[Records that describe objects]
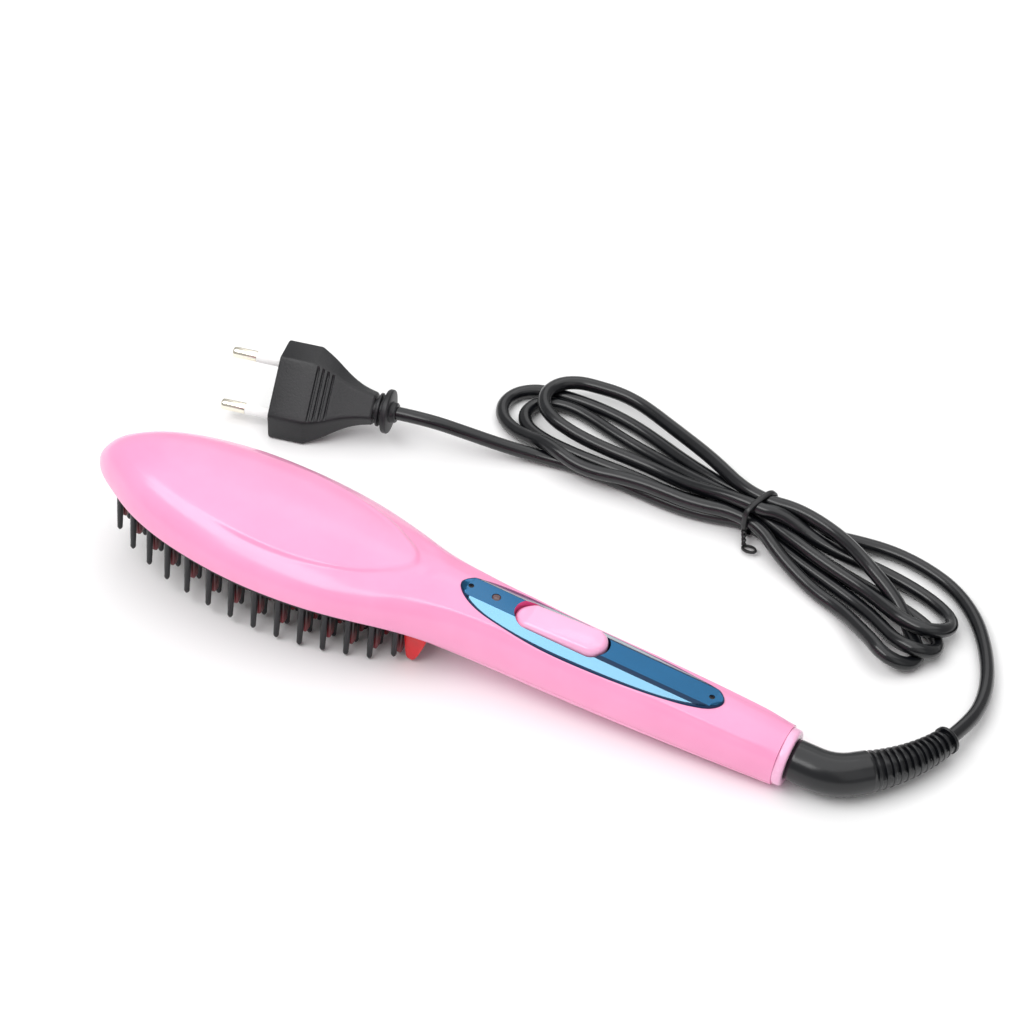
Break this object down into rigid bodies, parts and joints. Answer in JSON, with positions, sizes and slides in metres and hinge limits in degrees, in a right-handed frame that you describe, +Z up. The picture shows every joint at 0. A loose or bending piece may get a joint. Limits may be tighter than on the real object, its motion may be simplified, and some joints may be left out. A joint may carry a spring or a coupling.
{
  "type": "hot comb",
  "caption": "Heated straightening comb in brush form: oval bristle head, round handle with lens and rocker, swivel cord with tied hank and flat two-pin plug.",
  "frame": {"origin": "middle of the comb's footprint on the surface it rests on, without its cord", "axes": "+X along the body towards the tail, +Z up; the comb lies on its bristle tips and its tail"},
  "size_m": [0.2939, 0.1655, 0.0447],
  "materials": {
    "pink_shell": "glossy moulded plastic",
    "pale_pink": "glossy moulded plastic",
    "blue_lens": "polished tinted acrylic",
    "black_nylon": "satin nylon",
    "red_ceramic": "ceramic coating",
    "black_rubber": "satin soft vinyl",
    "black_plug": "satin moulded vinyl",
    "pale_sleeve": "smooth",
    "plated_brass": "nickel plated",
    "brass": "plain",
    "steel": "zinc plated",
    "dark_screw": "blackened",
    "aluminium": "plain",
    "alumina": "fired ceramic",
    "mica": "sheet",
    "circuit_green": "solder resist",
    "component_yellow": "moulded",
    "component_black": "moulded",
    "led_clear": "tinted epoxy",
    "white_wire": "silicone",
    "fuse_glass": "smooth"
  },
  "bodies": {
    "cord_set": {"strain_relief": "black_rubber", "cord_tail": "black_rubber", "cord_hank": "black_rubber", "cord_tie": "black_rubber", "cord_lead": "black_rubber", "plug_body": "black_plug", "plug_pins": "plated_brass", "pin_sleeves": "pale_sleeve", "swivel_rotor": "black_plug", "slip_rings": "brass"},
    "housing": {"back_shell": "pink_shell", "front_shell": "pink_shell", "tail_collar": "pale_pink", "display_lens": "blue_lens", "rocker_pin": "steel", "lens_screws": "dark_screw", "led_indicator": "led_clear", "control_pcb": "circuit_green", "display_module": "component_black", "rocker_switch": "component_black", "mains_capacitor": "component_yellow", "triac": "component_black", "pcb_fuse": "fuse_glass", "heat_plate": "red_ceramic", "bristle_carrier": "black_nylon", "heated_teeth": "red_ceramic", "bristles": "black_nylon", "heater_elements": "alumina", "insulation_sheet": "mica", "heater_clamp": "steel", "thermal_fuse": "steel", "thermistor": "component_black", "plate_screws": "steel", "handle_screws": "steel", "heater_leads": "white_wire", "swivel_contacts": "brass"},
    "rocker": {"power_rocker": "pink_shell"}
  },
  "joints": [
    {"name": "cord_swivel", "type": "hinge", "parent": "cord_set", "child": "housing", "pos_m": [0.12435, 0, 0.00916], "axis": [0.996, 0, -0.0892], "continuous": true},
    {"name": "rocker_tilt", "type": "hinge", "parent": "housing", "child": "rocker", "pos_m": [0.04414, 0, 0.02393], "axis": [0, 1, 0], "range_deg": [0, 7.2]}
  ]
}
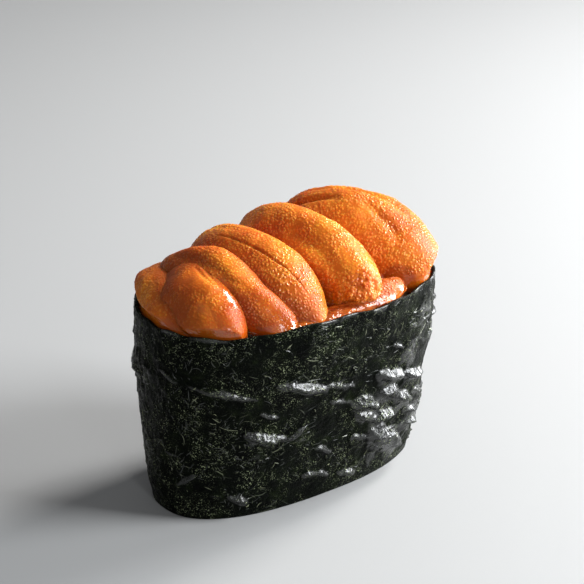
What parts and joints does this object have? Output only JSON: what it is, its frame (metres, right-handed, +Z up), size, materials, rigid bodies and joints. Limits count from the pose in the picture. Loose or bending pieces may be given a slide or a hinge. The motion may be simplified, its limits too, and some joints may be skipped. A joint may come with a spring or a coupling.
{
  "type": "sea urchin sushi",
  "caption": "Oval boat-shaped sushi: a pressed rice block wrapped in a tall dark seaweed band, topped with soft overlapping orange lobes of sea urchin",
  "frame": {"origin": "on the table, under the middle of the whole piece", "axes": "+X along the oval band, +Y away from the side shown, +Z up"},
  "size_m": [0.0512, 0.0342, 0.0432],
  "materials": {
    "seaweed": "dark dried seaweed, slightly shiny",
    "rice": "moist cooked rice",
    "sea_urchin": "moist, soft and finely granular"
  },
  "bodies": {
    "root": {"seaweed_band": "seaweed", "rice_block": "rice", "lobe_left_end": "sea_urchin", "lobe_front_left": "sea_urchin", "lobe_crossing": "sea_urchin", "lobe_middle": "sea_urchin", "lobe_right": "sea_urchin", "lobe_right_end": "sea_urchin", "lobe_fragment": "sea_urchin"}
  },
  "joints": []
}
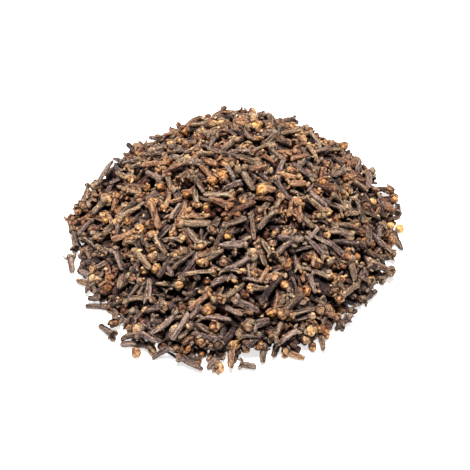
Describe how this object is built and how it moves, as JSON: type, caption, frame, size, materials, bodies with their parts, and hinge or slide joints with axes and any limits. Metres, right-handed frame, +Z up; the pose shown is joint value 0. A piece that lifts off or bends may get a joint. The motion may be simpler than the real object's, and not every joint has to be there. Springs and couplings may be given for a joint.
{
  "type": "heap of whole cloves",
  "caption": "Loose round heap of dried whole cloves with buds, bare calyxes and stems, spread at its foot and lying flat on a table.",
  "frame": {"origin": "on the resting surface, under the middle of the heap's footprint", "axes": "+Z up out of the resting surface; -Y towards the side the heap is seen from"},
  "size_m": [0.1758, 0.1844, 0.0503],
  "materials": {
    "clove": "dry, finely wrinkled dark brown stems and sepals",
    "bud": "dry, satin tan to orange brown flower buds"
  },
  "bodies": {
    "root": {"clove_heap": "clove"}
  },
  "joints": []
}
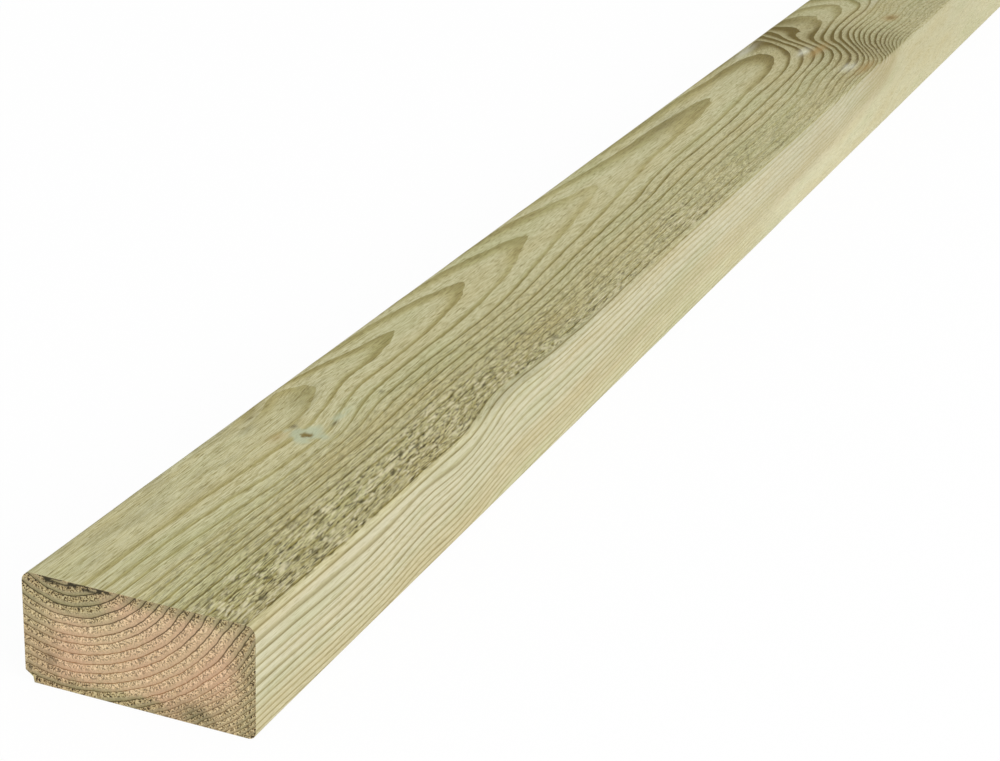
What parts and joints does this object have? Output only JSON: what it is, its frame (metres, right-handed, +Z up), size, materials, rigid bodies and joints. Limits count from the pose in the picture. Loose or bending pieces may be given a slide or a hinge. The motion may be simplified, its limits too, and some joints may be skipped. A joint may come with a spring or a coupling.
{
  "type": "wooden batten",
  "caption": "Straight length of planed, green pressure-treated softwood with eased long edges, square sawn ends and one splintered corner, for framing and battening.",
  "frame": {"origin": "middle of the underside, at half the length and half the width", "axes": "+X along the grain from the first (splintered) end to the second, +Y across the wide face towards the back edge, +Z up through the thickness"},
  "size_m": [2.4, 0.095, 0.045],
  "materials": {
    "treated_softwood": "matte"
  },
  "bodies": {
    "root": {"batten": "treated_softwood"}
  },
  "joints": []
}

» **WORK TO COMPLETE**
Repeat all of the records above exactly as written.

» **SOLUTION**
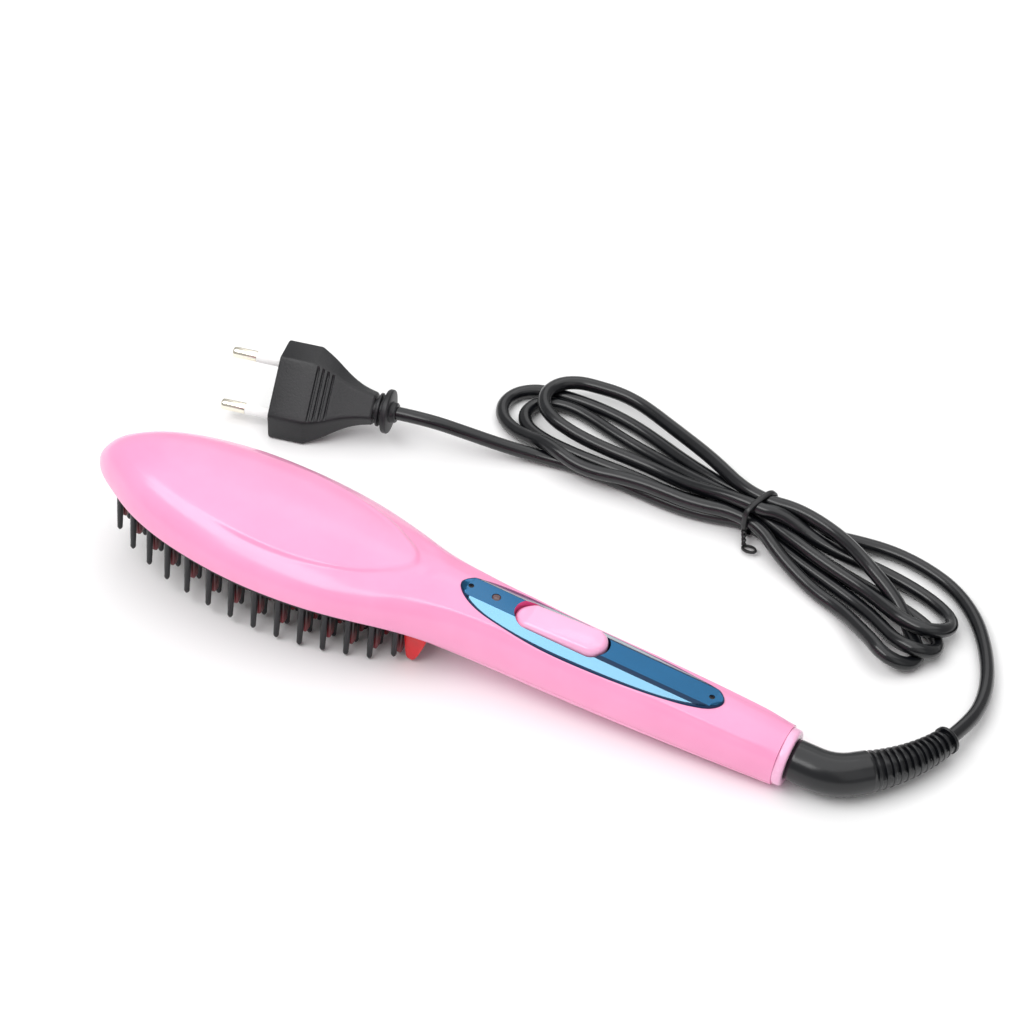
Break this object down into rigid bodies, parts and joints. Answer in JSON, with positions, sizes and slides in metres and hinge limits in degrees, in a right-handed frame that you describe, +Z up. The picture shows every joint at 0. A loose or bending piece may get a joint. Limits may be tighter than on the real object, its motion may be simplified, and some joints may be left out. A joint may carry a spring or a coupling.
{
  "type": "hot comb",
  "caption": "Heated straightening comb in brush form: oval bristle head, round handle with lens and rocker, swivel cord with tied hank and flat two-pin plug.",
  "frame": {"origin": "middle of the comb's footprint on the surface it rests on, without its cord", "axes": "+X along the body towards the tail, +Z up; the comb lies on its bristle tips and its tail"},
  "size_m": [0.2939, 0.1655, 0.0447],
  "materials": {
    "pink_shell": "glossy moulded plastic",
    "pale_pink": "glossy moulded plastic",
    "blue_lens": "polished tinted acrylic",
    "black_nylon": "satin nylon",
    "red_ceramic": "ceramic coating",
    "black_rubber": "satin soft vinyl",
    "black_plug": "satin moulded vinyl",
    "pale_sleeve": "smooth",
    "plated_brass": "nickel plated",
    "brass": "plain",
    "steel": "zinc plated",
    "dark_screw": "blackened",
    "aluminium": "plain",
    "alumina": "fired ceramic",
    "mica": "sheet",
    "circuit_green": "solder resist",
    "component_yellow": "moulded",
    "component_black": "moulded",
    "led_clear": "tinted epoxy",
    "white_wire": "silicone",
    "fuse_glass": "smooth"
  },
  "bodies": {
    "cord_set": {"strain_relief": "black_rubber", "cord_tail": "black_rubber", "cord_hank": "black_rubber", "cord_tie": "black_rubber", "cord_lead": "black_rubber", "plug_body": "black_plug", "plug_pins": "plated_brass", "pin_sleeves": "pale_sleeve", "swivel_rotor": "black_plug", "slip_rings": "brass"},
    "housing": {"back_shell": "pink_shell", "front_shell": "pink_shell", "tail_collar": "pale_pink", "display_lens": "blue_lens", "rocker_pin": "steel", "lens_screws": "dark_screw", "led_indicator": "led_clear", "control_pcb": "circuit_green", "display_module": "component_black", "rocker_switch": "component_black", "mains_capacitor": "component_yellow", "triac": "component_black", "pcb_fuse": "fuse_glass", "heat_plate": "red_ceramic", "bristle_carrier": "black_nylon", "heated_teeth": "red_ceramic", "bristles": "black_nylon", "heater_elements": "alumina", "insulation_sheet": "mica", "heater_clamp": "steel", "thermal_fuse": "steel", "thermistor": "component_black", "plate_screws": "steel", "handle_screws": "steel", "heater_leads": "white_wire", "swivel_contacts": "brass"},
    "rocker": {"power_rocker": "pink_shell"}
  },
  "joints": [
    {"name": "cord_swivel", "type": "hinge", "parent": "cord_set", "child": "housing", "pos_m": [0.12435, 0, 0.00916], "axis": [0.996, 0, -0.0892], "continuous": true},
    {"name": "rocker_tilt", "type": "hinge", "parent": "housing", "child": "rocker", "pos_m": [0.04414, 0, 0.02393], "axis": [0, 1, 0], "range_deg": [0, 7.2]}
  ]
}
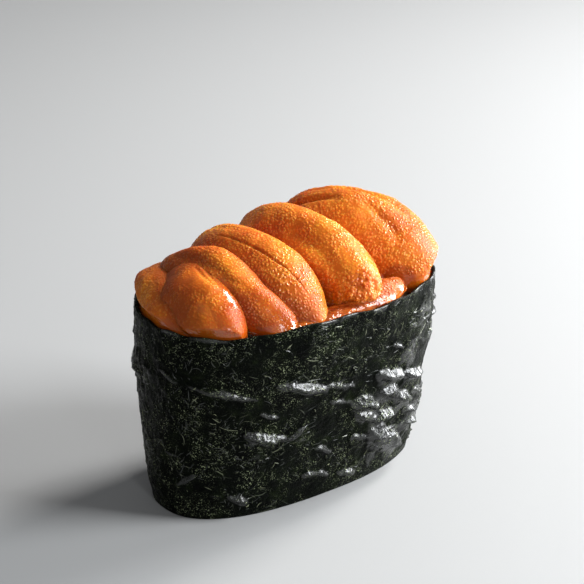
What parts and joints does this object have? Output only JSON: what it is, its frame (metres, right-handed, +Z up), size, materials, rigid bodies and joints. Limits count from the pose in the picture. Loose or bending pieces may be given a slide or a hinge. The motion may be simplified, its limits too, and some joints may be skipped. A joint may come with a spring or a coupling.
{
  "type": "sea urchin sushi",
  "caption": "Oval boat-shaped sushi: a pressed rice block wrapped in a tall dark seaweed band, topped with soft overlapping orange lobes of sea urchin",
  "frame": {"origin": "on the table, under the middle of the whole piece", "axes": "+X along the oval band, +Y away from the side shown, +Z up"},
  "size_m": [0.0512, 0.0342, 0.0432],
  "materials": {
    "seaweed": "dark dried seaweed, slightly shiny",
    "rice": "moist cooked rice",
    "sea_urchin": "moist, soft and finely granular"
  },
  "bodies": {
    "root": {"seaweed_band": "seaweed", "rice_block": "rice", "lobe_left_end": "sea_urchin", "lobe_front_left": "sea_urchin", "lobe_crossing": "sea_urchin", "lobe_middle": "sea_urchin", "lobe_right": "sea_urchin", "lobe_right_end": "sea_urchin", "lobe_fragment": "sea_urchin"}
  },
  "joints": []
}
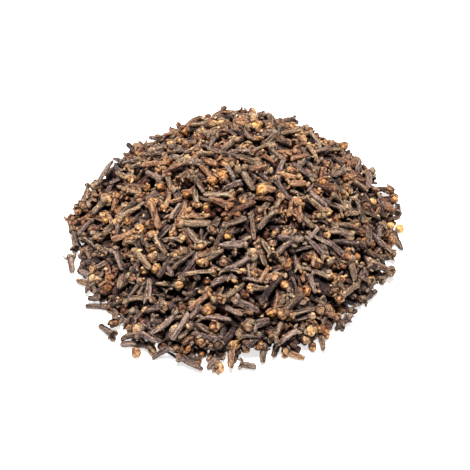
Describe how this object is built and how it moves, as JSON: type, caption, frame, size, materials, bodies with their parts, and hinge or slide joints with axes and any limits. Metres, right-handed frame, +Z up; the pose shown is joint value 0. A piece that lifts off or bends may get a joint. The motion may be simpler than the real object's, and not every joint has to be there. Springs and couplings may be given for a joint.
{
  "type": "heap of whole cloves",
  "caption": "Loose round heap of dried whole cloves with buds, bare calyxes and stems, spread at its foot and lying flat on a table.",
  "frame": {"origin": "on the resting surface, under the middle of the heap's footprint", "axes": "+Z up out of the resting surface; -Y towards the side the heap is seen from"},
  "size_m": [0.1758, 0.1844, 0.0503],
  "materials": {
    "clove": "dry, finely wrinkled dark brown stems and sepals",
    "bud": "dry, satin tan to orange brown flower buds"
  },
  "bodies": {
    "root": {"clove_heap": "clove"}
  },
  "joints": []
}
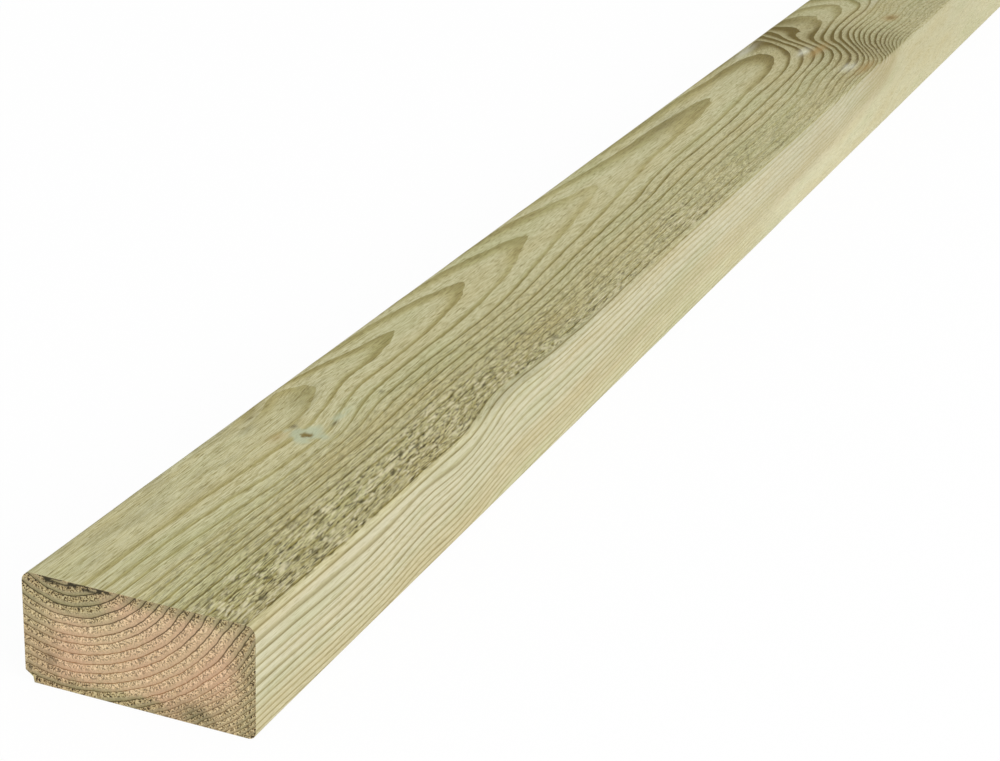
What parts and joints does this object have? Output only JSON: what it is, its frame (metres, right-handed, +Z up), size, materials, rigid bodies and joints. Limits count from the pose in the picture. Loose or bending pieces may be given a slide or a hinge. The motion may be simplified, its limits too, and some joints may be skipped. A joint may come with a spring or a coupling.
{
  "type": "wooden batten",
  "caption": "Straight length of planed, green pressure-treated softwood with eased long edges, square sawn ends and one splintered corner, for framing and battening.",
  "frame": {"origin": "middle of the underside, at half the length and half the width", "axes": "+X along the grain from the first (splintered) end to the second, +Y across the wide face towards the back edge, +Z up through the thickness"},
  "size_m": [2.4, 0.095, 0.045],
  "materials": {
    "treated_softwood": "matte"
  },
  "bodies": {
    "root": {"batten": "treated_softwood"}
  },
  "joints": []
}